I am very grateful for the peace of mind the financial assistance from this fellowship will afford me, as well as the encouragement and validation such an award provides. The kind of writing I have been doing is difficult emotionally and artistically. Receiving the fellowship has energized me to take on the task of finishing the manuscript over the next year.

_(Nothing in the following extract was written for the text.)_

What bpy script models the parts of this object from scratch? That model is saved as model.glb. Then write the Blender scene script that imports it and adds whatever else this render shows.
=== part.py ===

Memory Unit: A Vague Memory of Wings
A swarm of bees followed me home
last night. Winged, pollen-laden,
branch-haired. Everywhere I walked
bees shadowed me. When I stopped
for dinner, the swarm hovered outside,
waiting for me to leave. It looked
like a dark cloud, which made me
think my luck might be turning away
from me again, manifested in the ominous
merger above my head. When I arrived
at my house, the bees were undeterred
by doors or walls and flew behind me
into my bedroom. When I lay in bed,
trying to sleep, the cloud circumambulated
around the room. The bees seemed
to have an urgent message or a warning.
I could sense they wanted something
from me. What it was, I couldn't tell.
I wondered if the swarm was really something else,
maybe my father's soul or the soul
of an old friend. Or maybe my mother's soul,
though she's still living, stuck in a papery
version of the world. As I ruminated,
the bees formed two lines and flew
into my ears, where they crowded my head
like thoughts of a long drought.
My dreams were shadows of dreams.
There were human figures, gesturing
from far away. I saw them as if through
a screen door in summer. They were
telling me to follow them somewhere
I was afraid to go, as if I were a child again,
unsure of the world and my place in it.
I slept fitfully, waking up often and looking
around the room for the source of the noise
inside my head. I sensed a low humming
sound but thought nothing of it. Something
electric was doing its job. When I woke
the next morning, I had a vague memory
of wings, an image from one of my dreams
still lodged in my head: the hive in flames,
the queen asleep in her chamber.
(from Ennui Prophet, Rochester: BOA Editions, 2009, permission courtesy of BOA Editions, Ltd.)